Makanan dan Tingkat Sosial
Fakta hari ini menunjukkan masih adanya stereotip mengenai jenis makanan tertentu yang dikaitkan dengan tingkatan sosial dalam masyarakat. Misalnya saja, masyarakat yang mengonsumsi jagung dianggap sebagai kelompok masyarakat kelas menengah ke bawah, padahal dilansir dari Asian Jurnal, jagung mempunyai protein, serat makanan, mineral, dan antioksidan yang jauh lebih tinggi dibandingkan makanan pokok lainnya.
Fakta lain dari Jurnal Harvard Medical School menunjukkan bahwa jagung memiliki nilai IG (Indeks glikemik) sebesar 48 sangat jauh di bawah kentang (sebesar 82) dan nasi sebesar 72 per 150 gramnya. Indeks glikemik itu sendiri merupakan standar pengukuran seberapa cepat karbohidrat dalam makanan diubah menjadi gula (glukosa) untuk dipakai sebagai energi. Semakin rendah nilai IG, semakin kecil pengaruhnya dalam peningkatan kadar gula darah.
Seperti telah dikatakan, kebiasaan makan tidak dapat dilepaskan dari nilai sosial-budaya masyarakat. Di sisi lain, kebiasaan makan juga erat dengan kesehatan dan generasi.
Faktor budaya layaknya gender dan kelas sosial masih memengaruhi siapa yang mendapat asupan makanan, jenis makanan yang didapat dan banyaknya. Misalnya dalam hal ini, masyarakat dengan sistem partriarki akan cenderung mengutamakan jatah makanan ayah dibandingkan ibu. Padahal, kondisi ini ini berpeluang menyebabkan kekurangan gizi pada wanita, terutama wanita hamil yang tak pelak berkontribusi pada perkembangan janin dan generasi penerusnya.
Sudah saatnya menyadari bahwa apa yang dimakan masyarakat berpengaruh besar terhadap kehidupan, juga menunjukkan bagaimana perkembangan generasi dalam suatu masyarakat.

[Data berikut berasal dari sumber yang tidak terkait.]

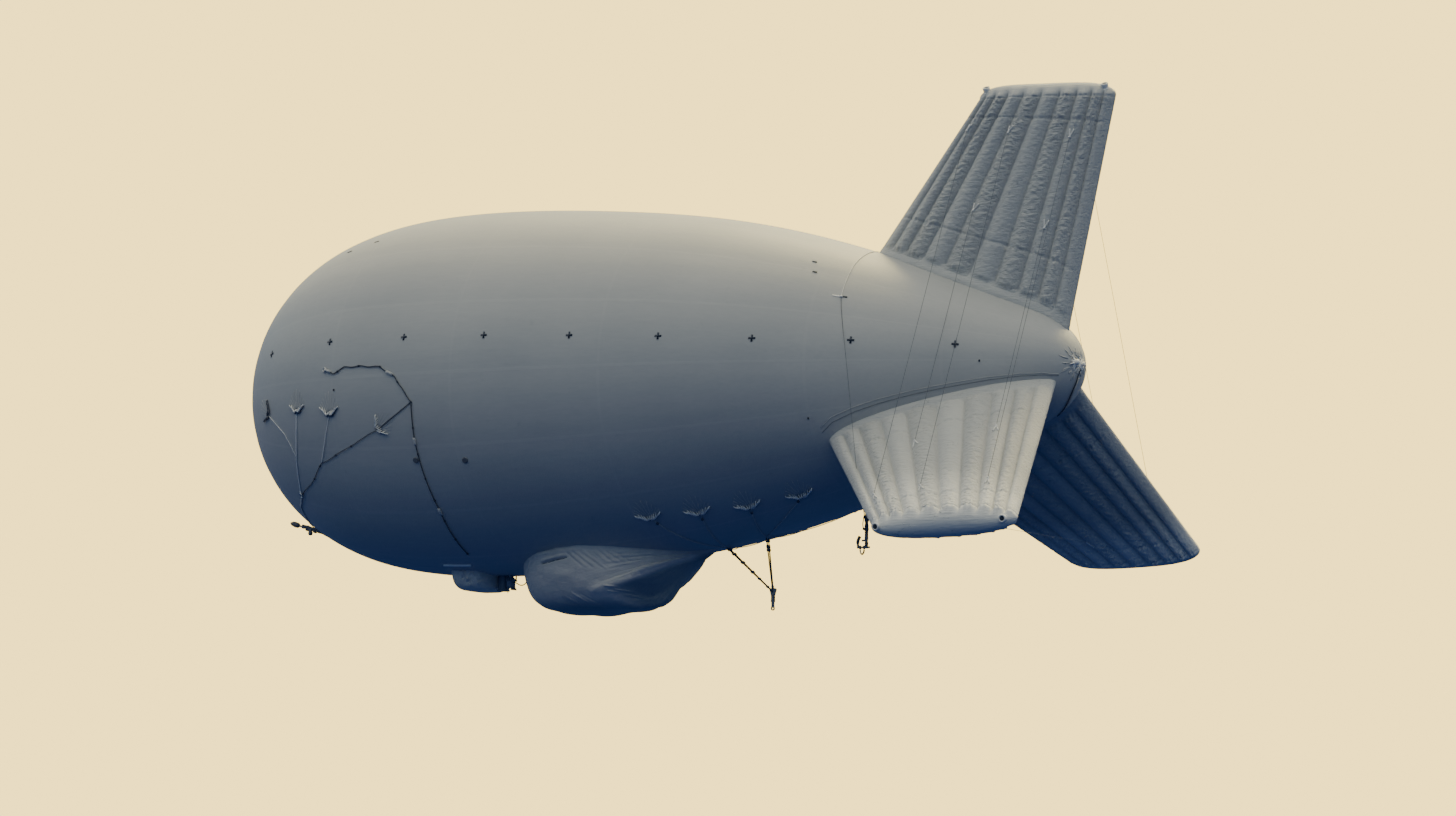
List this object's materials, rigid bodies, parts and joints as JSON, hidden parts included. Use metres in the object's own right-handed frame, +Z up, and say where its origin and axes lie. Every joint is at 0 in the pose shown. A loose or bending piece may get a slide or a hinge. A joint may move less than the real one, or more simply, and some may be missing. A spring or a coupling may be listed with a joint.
{
  "type": "tethered aerostat",
  "caption": "Tethered aerostat: helium envelope with ribbed inflated fins, belly windscreen and payload, suspension bridle, tether swivel and mooring probe.",
  "frame": {"origin": "on the hull's axis, at the centre of buoyancy, 7.1 m from the nose", "axes": "+X along the hull towards the tail, +Z up, port side towards -Y"},
  "size_m": [17.6, 7.703, 9.0298],
  "materials": {
    "envelope_fabric": "coated laminate, satin",
    "fin_fabric": "coated laminate, satin",
    "soft_fabric": "soft coated cloth, wrinkled",
    "webbing": "woven webbing and rope",
    "dark_metal": "dark anodised, satin",
    "case": "dark powder coat",
    "rubber": "matt",
    "cable": "smooth jacket"
  },
  "bodies": {
    "root": {"envelope": "envelope_fabric", "fin_upper": "fin_fabric", "fin_port": "fin_fabric", "fin_starboard": "fin_fabric", "fin_upper_valve_fore": "rubber", "fin_upper_valve_aft": "rubber", "fin_port_valve_fore": "rubber", "fin_port_valve_aft": "rubber", "fin_starboard_valve_fore": "rubber", "fin_starboard_valve_aft": "rubber", "windscreen": "soft_fabric", "equipment_bag": "soft_fabric", "belly_frame": "dark_metal", "avionics_box": "case", "junction_box": "case", "whip_antenna": "dark_metal", "cable_loop": "cable", "blower_housing": "dark_metal", "suspension_port": "webbing", "suspension_starboard": "webbing", "confluence_plate": "dark_metal", "hook_patch": "webbing", "hook_hanger": "webbing", "nose_patch": "webbing", "nose_boom": "dark_metal", "nose_boom_head": "rubber", "nose_bridle_port": "webbing", "nose_bridle_starboard": "webbing", "fill_port_fore": "rubber", "fill_port_aft": "rubber", "relief_valve": "dark_metal", "tail_cap": "soft_fabric", "tail_sleeve": "webbing"},
    "rotor": {"blower_rotor": "rubber"},
    "fork": {"tether_fork": "dark_metal"},
    "swivel": {"tether_swivel": "dark_metal"},
    "hook": {"hook_frame": "dark_metal"},
    "bow": {"hook_bow": "dark_metal"},
    "pulley": {"nose_pulley": "rubber"}
  },
  "joints": [
    {"name": "rotor_spin", "type": "hinge", "parent": "root", "child": "rotor", "pos_m": [-1.875, 0, -3.53], "axis": [0, 0, 1], "continuous": true},
    {"name": "fork_swing", "type": "hinge", "parent": "root", "child": "fork", "pos_m": [3.9, 0, -3.84], "axis": [0, 1, 0], "range_deg": [-60, 60]},
    {"name": "swivel_spin", "type": "hinge", "parent": "fork", "child": "swivel", "pos_m": [3.9, 0, -3.9453], "axis": [0, 0, 1], "continuous": true},
    {"name": "hook_swing", "type": "hinge", "parent": "root", "child": "hook", "pos_m": [5.77, 0, -2.8], "axis": [0, 1, 0], "range_deg": [-45, 45]},
    {"name": "bow_swing", "type": "hinge", "parent": "hook", "child": "bow", "pos_m": [5.6875, 0, -3.02], "axis": [1, 0, 0], "range_deg": [-80, 80]},
    {"name": "pulley_spin", "type": "hinge", "parent": "root", "child": "pulley", "pos_m": [-6.38424, 0, -2.46993], "axis": [0, 1, 0], "continuous": true}
  ]
}
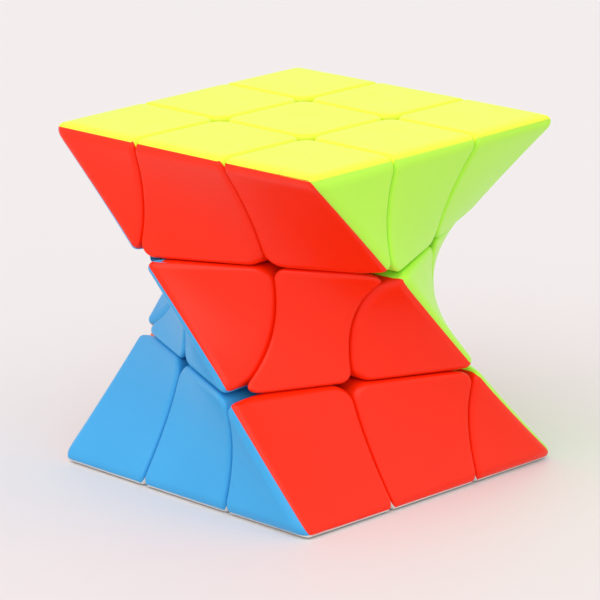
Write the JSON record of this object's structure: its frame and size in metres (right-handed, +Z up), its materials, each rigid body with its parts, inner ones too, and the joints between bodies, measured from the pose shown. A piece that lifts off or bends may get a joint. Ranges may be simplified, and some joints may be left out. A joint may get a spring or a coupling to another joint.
{
  "type": "twisty puzzle cube",
  "caption": "Turning puzzle shaped as a cube twisted a quarter turn, with coloured pieces in a grid that turn in layers round a hidden sprung core.",
  "frame": {"origin": "middle of the bottom face, on the surface that the puzzle stands on", "axes": "+Z up along the turning axis of the top and bottom layers; X and Y along the sides of the top and bottom squares; red reaches the top square's -Y side"},
  "size_m": [0.0592, 0.0592, 0.057],
  "materials": {
    "yellow_abs": "moulded ABS, satin gloss, coloured all through",
    "white_abs": "moulded ABS, satin gloss, coloured all through",
    "red_abs": "moulded ABS, satin gloss, coloured all through",
    "green_abs": "moulded ABS, satin gloss, coloured all through",
    "orange_abs": "moulded ABS, satin gloss, coloured all through",
    "blue_abs": "moulded ABS, satin gloss, coloured all through",
    "yellow_base": "moulded ABS, plain inner piece",
    "white_base": "moulded ABS, plain inner piece",
    "core_nylon": "moulded nylon, matte",
    "screw_steel": "turned steel, zinc plated",
    "spring_steel": "drawn spring wire"
  },
  "bodies": {
    "middle_slice": {"core": "core_nylon", "edge_middle_red": "red_abs", "edge_middle_green": "green_abs", "edge_middle_orange": "orange_abs", "edge_middle_blue": "blue_abs", "centre_cap_blue_red": "red_abs", "centre_base_blue_red": "yellow_base", "centre_cap_red_green": "green_abs", "centre_base_red_green": "yellow_base", "centre_cap_green_orange": "orange_abs", "centre_base_green_orange": "yellow_base", "centre_cap_orange_blue": "blue_abs", "centre_base_orange_blue": "yellow_base", "screw_yellow": "screw_steel", "washer_yellow": "screw_steel", "spring_yellow": "spring_steel", "screw_white": "screw_steel", "washer_white": "screw_steel", "spring_white": "spring_steel", "screw_blue_red": "screw_steel", "washer_blue_red": "screw_steel", "spring_blue_red": "spring_steel", "screw_red_green": "screw_steel", "washer_red_green": "screw_steel", "spring_red_green": "spring_steel", "screw_green_orange": "screw_steel", "washer_green_orange": "screw_steel", "spring_green_orange": "spring_steel", "screw_orange_blue": "screw_steel", "washer_orange_blue": "screw_steel", "spring_orange_blue": "spring_steel"},
    "top_layer": {"corner_yellow_red_green": "yellow_abs", "edge_yellow_red": "yellow_abs", "corner_yellow_green_orange": "yellow_abs", "edge_yellow_green": "yellow_abs", "corner_yellow_orange_blue": "yellow_abs", "edge_yellow_orange": "yellow_abs", "corner_yellow_blue_red": "yellow_abs", "edge_yellow_blue": "yellow_abs", "centre_cap_yellow": "yellow_abs", "centre_base_yellow": "yellow_base"},
    "bottom_layer": {"corner_white_green_red": "white_abs", "edge_white_green": "white_abs", "corner_white_red_blue": "white_abs", "edge_white_red": "white_abs", "corner_white_blue_orange": "white_abs", "edge_white_blue": "white_abs", "corner_white_orange_green": "white_abs", "edge_white_orange": "white_abs", "centre_cap_white": "white_abs", "centre_base_white": "white_base"}
  },
  "joints": [
    {"name": "top_layer_turn", "type": "hinge", "parent": "middle_slice", "child": "top_layer", "pos_m": [0, 0, 0.0475], "axis": [0, 0, 1], "continuous": true},
    {"name": "bottom_layer_turn", "type": "hinge", "parent": "middle_slice", "child": "bottom_layer", "pos_m": [0, 0, 0.0095], "axis": [0, 0, 1], "continuous": true}
  ]
}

Sehingga, memahami keterkaitan antara kebiasaan makan, sistem keluarga dan pengolahan makanan yang baik selayaknya tidak hanya menjadi buah kampanye, tetapi bagian dari budaya masyarakat yang mendukung upaya peningkatan status gizi masyarakat agar lebih tepat guna dan tepat sasaran. Tentu saja, ketercapaian proses ini secara bertahap akan menyokong transformasi kesehatan dan pembentukan manusia menuju arah yang positif.